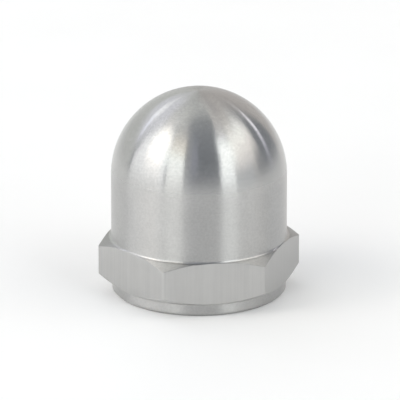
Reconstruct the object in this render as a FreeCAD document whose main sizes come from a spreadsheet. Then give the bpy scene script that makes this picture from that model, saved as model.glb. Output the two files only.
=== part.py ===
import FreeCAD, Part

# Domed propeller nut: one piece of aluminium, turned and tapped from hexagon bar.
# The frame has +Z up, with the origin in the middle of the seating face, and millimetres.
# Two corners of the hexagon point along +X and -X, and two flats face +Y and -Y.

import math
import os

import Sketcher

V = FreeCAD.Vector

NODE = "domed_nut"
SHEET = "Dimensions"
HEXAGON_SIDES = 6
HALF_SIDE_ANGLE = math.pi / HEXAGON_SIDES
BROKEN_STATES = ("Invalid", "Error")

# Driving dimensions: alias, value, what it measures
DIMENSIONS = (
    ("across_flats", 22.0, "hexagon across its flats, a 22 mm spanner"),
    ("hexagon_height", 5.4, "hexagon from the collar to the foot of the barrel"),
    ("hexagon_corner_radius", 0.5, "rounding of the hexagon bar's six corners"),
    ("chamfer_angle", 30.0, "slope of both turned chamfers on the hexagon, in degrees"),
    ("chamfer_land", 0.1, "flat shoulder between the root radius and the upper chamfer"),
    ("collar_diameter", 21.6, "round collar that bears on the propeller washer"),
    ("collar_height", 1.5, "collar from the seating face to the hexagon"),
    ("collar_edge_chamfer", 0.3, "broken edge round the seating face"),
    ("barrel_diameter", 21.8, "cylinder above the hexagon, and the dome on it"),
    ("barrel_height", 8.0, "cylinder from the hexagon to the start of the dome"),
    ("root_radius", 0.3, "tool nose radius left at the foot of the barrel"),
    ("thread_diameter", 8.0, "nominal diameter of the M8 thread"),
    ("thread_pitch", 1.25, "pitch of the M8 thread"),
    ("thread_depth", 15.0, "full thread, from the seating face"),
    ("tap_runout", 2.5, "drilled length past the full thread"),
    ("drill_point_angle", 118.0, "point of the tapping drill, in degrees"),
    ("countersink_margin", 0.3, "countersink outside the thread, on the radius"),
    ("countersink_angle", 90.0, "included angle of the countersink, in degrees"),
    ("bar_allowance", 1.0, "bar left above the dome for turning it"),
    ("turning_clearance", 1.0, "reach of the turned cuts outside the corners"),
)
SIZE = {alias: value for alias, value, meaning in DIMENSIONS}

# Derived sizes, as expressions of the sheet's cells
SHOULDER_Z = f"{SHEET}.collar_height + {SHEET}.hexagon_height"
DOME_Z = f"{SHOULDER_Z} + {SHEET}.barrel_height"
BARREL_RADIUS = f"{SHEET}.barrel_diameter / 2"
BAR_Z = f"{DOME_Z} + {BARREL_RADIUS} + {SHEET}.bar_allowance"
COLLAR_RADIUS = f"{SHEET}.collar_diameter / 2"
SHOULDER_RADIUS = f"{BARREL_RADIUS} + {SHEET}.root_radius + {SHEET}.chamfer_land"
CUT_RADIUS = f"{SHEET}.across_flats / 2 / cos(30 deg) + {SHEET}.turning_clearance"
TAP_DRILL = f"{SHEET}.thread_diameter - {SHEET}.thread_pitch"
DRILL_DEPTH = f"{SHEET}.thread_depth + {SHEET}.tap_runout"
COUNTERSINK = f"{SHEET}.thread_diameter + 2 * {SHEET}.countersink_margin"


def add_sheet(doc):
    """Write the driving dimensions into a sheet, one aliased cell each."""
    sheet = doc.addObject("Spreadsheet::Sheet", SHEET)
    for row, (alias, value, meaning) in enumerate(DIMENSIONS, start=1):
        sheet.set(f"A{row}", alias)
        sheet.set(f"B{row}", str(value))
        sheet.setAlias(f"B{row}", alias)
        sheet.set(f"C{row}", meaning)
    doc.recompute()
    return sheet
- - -
### Given exercise
Pull every line containing "that" from the data.

### Output of the task
Reconstruct the object in this render as a FreeCAD document whose main sizes come from a spreadsheet. Then give the bpy scene script that makes this picture from that model, saved as model.glb. Output the two files only.
    ("collar_diameter", 21.6, "round collar that bears on the propeller washer"),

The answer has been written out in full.